►

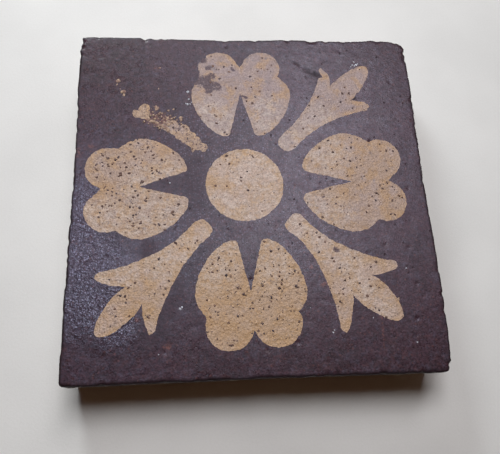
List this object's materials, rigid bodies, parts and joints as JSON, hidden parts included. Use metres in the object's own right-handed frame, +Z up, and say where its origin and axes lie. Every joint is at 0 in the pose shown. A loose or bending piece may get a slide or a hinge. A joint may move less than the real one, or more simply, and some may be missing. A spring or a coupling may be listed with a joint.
{
  "type": "encaustic floor tile",
  "caption": "Square encaustic paving tile: dark clay face with a flush buff clay flower of disc, petals and sprigs, on a coarse core and a keyed back.",
  "frame": {"origin": "middle of the underside, on the surface that the tile lies on", "axes": "+X to the right along the front edge, +Y to the back edge, +Z up out of the worn face"},
  "size_m": [0.076, 0.0768, 0.0127],
  "materials": {
    "chocolate_clay": "dark purple-brown vitreous clay, worn to a satin with a fine orange-peel",
    "buff_clay": "buff clay, matt to satin, with fine dark iron specks",
    "core_clay": "coarse, gritty, open brown clay",
    "backing_clay": "fine matt brown clay with traces of lime mortar",
    "lime_mortar": "chalky crumbs of old mortar, on the looks only"
  },
  "bodies": {
    "root": {"face_layer": "chocolate_clay", "core_layer": "core_clay", "backing_layer": "backing_clay", "centre_disc": "buff_clay", "petal_right": "buff_clay", "petal_back": "buff_clay", "petal_left": "buff_clay", "petal_front": "buff_clay", "sprig_front_right": "buff_clay", "sprig_front_left": "buff_clay", "sprig_back_right": "buff_clay", "sprig_back_left_stem": "buff_clay", "sprig_back_left_leaf": "buff_clay"}
  },
  "joints": []
}
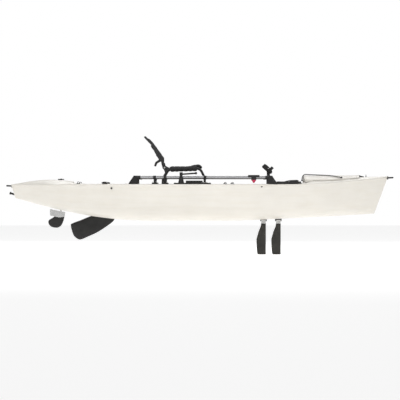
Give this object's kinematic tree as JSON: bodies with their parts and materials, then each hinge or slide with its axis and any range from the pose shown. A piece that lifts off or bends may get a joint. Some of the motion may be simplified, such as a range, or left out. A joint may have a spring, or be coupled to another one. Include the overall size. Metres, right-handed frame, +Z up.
{
  "type": "pedal kayak",
  "caption": "Sit-on-top pedal kayak with a swinging-fin drive, framed mesh seat, side rails, steered kick-up rudder, skeg and bow hatch.",
  "frame": {"origin": "amidships on the flat strip along the middle of the hull's bottom", "axes": "+X to the bow, +Y to port, +Z up"},
  "size_m": [3.761, 0.9273, 1.1458],
  "materials": {
    "hull_plastic": "rotomoulded polyethylene, warm pale grey, softly textured",
    "black_plastic": "fine-grained black moulded nylon",
    "dark_plastic": "dark grey moulded plastic",
    "rail_metal": "anodised grey extrusion",
    "black_tube": "black powder-coated aluminium tube",
    "steel": "stainless steel",
    "mesh": "black woven mesh",
    "cord": "braided elastic cord",
    "foam": "closed-cell foam, ribbed",
    "rubber": "soft black rubber",
    "fin_rubber": "flexible charcoal fin",
    "crimson": "crimson moulded plastic",
    "silver": "cast, bead-blasted aluminium"
  },
  "bodies": {
    "hull": {"hull": "hull_plastic", "end_handles": "black_plastic", "side_rails": "rail_metal", "rail_posts": "black_plastic", "rail_end_brackets": "black_plastic", "steering_pedestal": "black_plastic", "gunwale_eyes": "black_plastic", "side_plugs": "dark_plastic", "rod_holders": "black_plastic", "dash_console": "dark_plastic", "floor_hatch_frame": "dark_plastic", "floor_pads": "foam", "hatch_gasket": "rubber", "hatch_hinge": "black_plastic", "lid_hinge_pins": "steel", "rudder_bushes": "black_plastic", "skeg_pin": "steel", "seat_clips": "black_plastic", "seat_frame": "black_tube", "seat_pad": "mesh", "seat_hinge_pins": "steel", "drive_housing": "black_plastic", "drive_chains": "steel", "drum_axles": "steel", "latch_pins": "steel"},
    "drain_plug": {"drain_plug": "black_plastic"},
    "rail_clamp": {"rail_clamp": "black_plastic"},
    "clamp_screw": {"clamp_screw": "crimson"},
    "steering_handle": {"steering_handle": "black_plastic", "steering_drum": "black_plastic"},
    "rudder_stock": {"rudder_stock": "black_plastic", "rudder_drum": "black_plastic", "rudder_pin": "steel"},
    "rudder_blade": {"rudder_blade": "dark_plastic"},
    "skeg": {"skeg_blade": "dark_plastic"},
    "seat_back": {"seat_back_frame": "black_tube", "seat_back_mesh": "mesh"},
    "recline_lever": {"recline_lever": "black_plastic"},
    "crank_port": {"crank_shaft": "steel", "crank_arm_port": "black_tube", "pedal_pin_port": "steel"},
    "crank_starboard": {"crank_arm_starboard": "black_tube", "pedal_pin_starboard": "steel"},
    "pedal_port": {"pedal_port": "black_plastic", "foot_strap_port": "rubber"},
    "pedal_starboard": {"pedal_starboard": "black_plastic", "foot_strap_starboard": "rubber"},
    "fin_aft": {"fin_drum_aft": "silver", "fin_mast_aft": "steel", "fin_aft": "fin_rubber"},
    "fin_front": {"fin_drum_front": "silver", "fin_mast_front": "steel", "fin_front": "fin_rubber"},
    "latch_port": {"drive_latch_port": "black_plastic"},
    "latch_starboard": {"drive_latch_starboard": "black_plastic"},
    "bow_lid": {"bow_hatch_lid": "hull_plastic", "bow_cord": "cord", "bow_cord_ends": "black_plastic"},
    "dash_lid": {"dash_lid": "dark_plastic"},
    "floor_lid": {"floor_hatch_lid": "dark_plastic"}
  },
  "joints": [
    {"name": "crank_port_swing", "type": "hinge", "parent": "hull", "child": "crank_port", "pos_m": [0.69, 0, 0.235], "axis": [0, 1, 0], "range_deg": [-30, 30]},
    {"name": "crank_starboard_swing", "type": "hinge", "parent": "hull", "child": "crank_starboard", "pos_m": [0.69, 0, 0.235], "axis": [0, 1, 0], "range_deg": [-30, 30]},
    {"name": "fin_front_flap", "type": "hinge", "parent": "hull", "child": "fin_front", "pos_m": [0.765, 0, 0.003], "axis": [1, 0, 0], "range_deg": [-78, 78]},
    {"name": "fin_aft_flap", "type": "hinge", "parent": "hull", "child": "fin_aft", "pos_m": [0.621, 0, 0.003], "axis": [1, 0, 0], "range_deg": [-78, 78]},
    {"name": "pedal_port_pivot", "type": "hinge", "parent": "crank_port", "child": "pedal_port", "pos_m": [0.663, 0.06, 0.5045], "axis": [0, 1, 0], "range_deg": [-100, 20]},
    {"name": "pedal_starboard_pivot", "type": "hinge", "parent": "crank_starboard", "child": "pedal_starboard", "pos_m": [0.663, -0.06, 0.5045], "axis": [0, 1, 0], "range_deg": [-100, 20]},
    {"name": "steering_turn", "type": "hinge", "parent": "hull", "child": "steering_handle", "pos_m": [-0.176, -0.408, 0.445], "axis": [0, 0, 1], "range_deg": [-45, 45]},
    {"name": "rudder_steer", "type": "hinge", "parent": "hull", "child": "rudder_stock", "pos_m": [-1.345, 0, 0.1], "axis": [0, 0, 1], "range_deg": [-45, 45]},
    {"name": "rudder_kick_up", "type": "hinge", "parent": "rudder_stock", "child": "rudder_blade", "pos_m": [-1.333, 0, 0.052], "axis": [0, 1, 0], "range_deg": [0, 45]},
    {"name": "skeg_swing", "type": "hinge", "parent": "hull", "child": "skeg", "pos_m": [-0.836, 0, 0.06], "axis": [0, 1, 0], "range_deg": [-20, 18]},
    {"name": "seat_back_fold", "type": "hinge", "parent": "hull", "child": "seat_back", "pos_m": [-0.338, 0, 0.512], "axis": [0, 1, 0], "range_deg": [-6, 70]},
    {"name": "recline_lever_turn", "type": "hinge", "parent": "seat_back", "child": "recline_lever", "pos_m": [-0.36229, -0.24, 0.57897], "axis": [0, 1, 0], "range_deg": [0, 25]},
    {"name": "latch_port_turn", "type": "hinge", "parent": "hull", "child": "latch_port", "pos_m": [0.693, 0.07, 0.135], "axis": [0, 0, 1], "range_deg": [-95, 0]},
    {"name": "latch_starboard_turn", "type": "hinge", "parent": "hull", "child": "latch_starboard", "pos_m": [0.693, -0.07, 0.135], "axis": [0, 0, 1], "range_deg": [0, 95]},
    {"name": "bow_lid_open", "type": "hinge", "parent": "hull", "child": "bow_lid", "pos_m": [1.554, 0, 0.43324], "axis": [0, 1, 0], "range_deg": [0, 100]},
    {"name": "dash_lid_open", "type": "hinge", "parent": "hull", "child": "dash_lid", "pos_m": [0.948, 0, 0.38699], "axis": [0, 1, 0], "range_deg": [0, 100]},
    {"name": "floor_lid_open", "type": "hinge", "parent": "hull", "child": "floor_lid", "pos_m": [0.41, 0, 0.1458], "axis": [0, 1, 0], "range_deg": [0, 105]},
    {"name": "rail_clamp_slide", "type": "slide", "parent": "hull", "child": "rail_clamp", "axis": [1, 0, 0], "range_m": [-0.35, 0.05]},
    {"name": "clamp_screw_turn", "type": "hinge", "parent": "rail_clamp", "child": "clamp_screw", "pos_m": [0.519, -0.385, 0.377], "axis": [0, 0, 1], "continuous": true},
    {"name": "drain_plug_turn", "type": "hinge", "parent": "hull", "child": "drain_plug", "pos_m": [-1.792, 0, 0.253], "axis": [-0.9578, 0, 0.2874], "continuous": true}
  ],
  "couplings": [
    {"joint": "crank_starboard_swing", "follows": "crank_port_swing", "ratio": -1},
    {"joint": "fin_front_flap", "follows": "crank_port_swing", "ratio": 2.6},
    {"joint": "fin_aft_flap", "follows": "crank_port_swing", "ratio": -2.6},
    {"joint": "rudder_steer", "follows": "steering_turn", "ratio": 1}
  ]
}
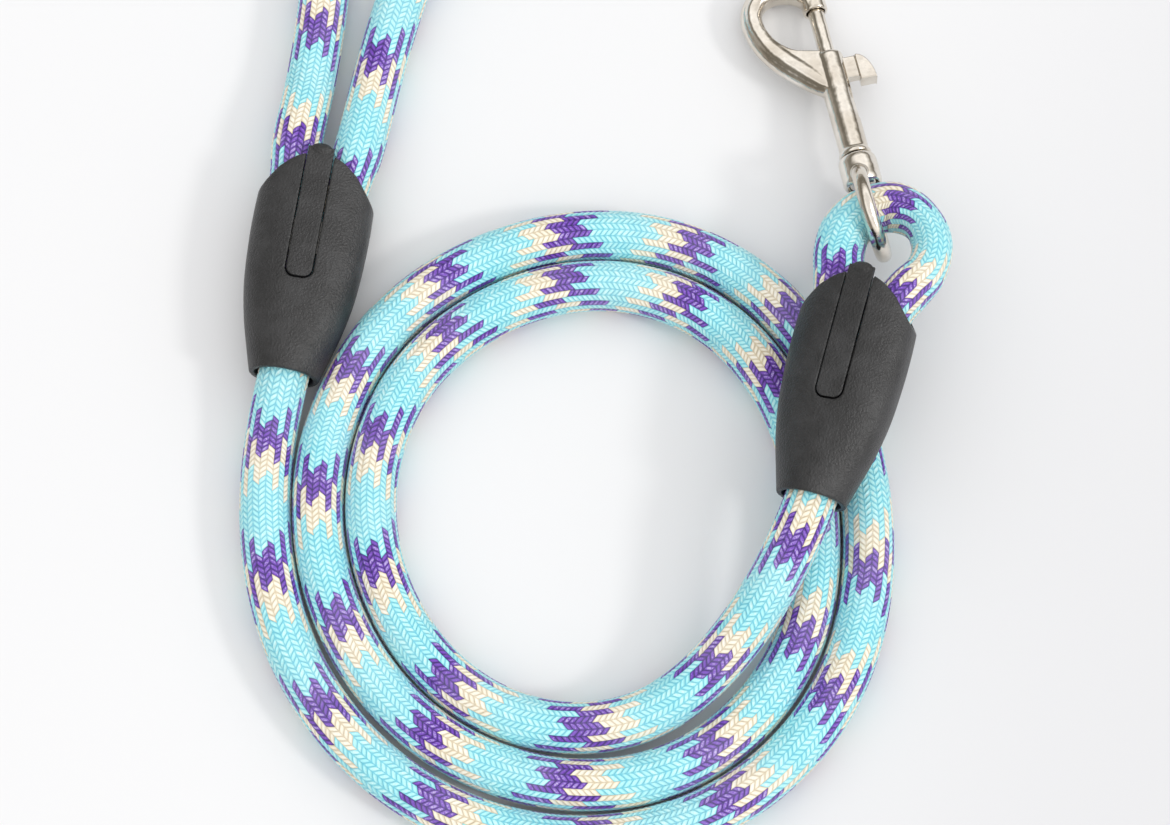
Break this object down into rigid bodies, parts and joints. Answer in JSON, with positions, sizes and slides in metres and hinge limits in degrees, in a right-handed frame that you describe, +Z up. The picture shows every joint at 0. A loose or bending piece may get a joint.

◄

What to work on:
Select the lines from the entries that include the word "origin".

Correct answer:
List this object's materials, rigid bodies, parts and joints as JSON, hidden parts included. Use metres in the object's own right-handed frame, +Z up, and say where its origin and axes lie. Every joint is at 0 in the pose shown. A loose or bending piece may get a slide or a hinge. A joint may move less than the real one, or more simply, and some may be missing. A spring or a coupling may be listed with a joint.
  "frame": {"origin": "middle of the underside, on the surface that the tile lies on", "axes": "+X to the right along the front edge, +Y to the back edge, +Z up out of the worn face"},
  "frame": {"origin": "amidships on the flat strip along the middle of the hull's bottom", "axes": "+X to the bow, +Y to port, +Z up"},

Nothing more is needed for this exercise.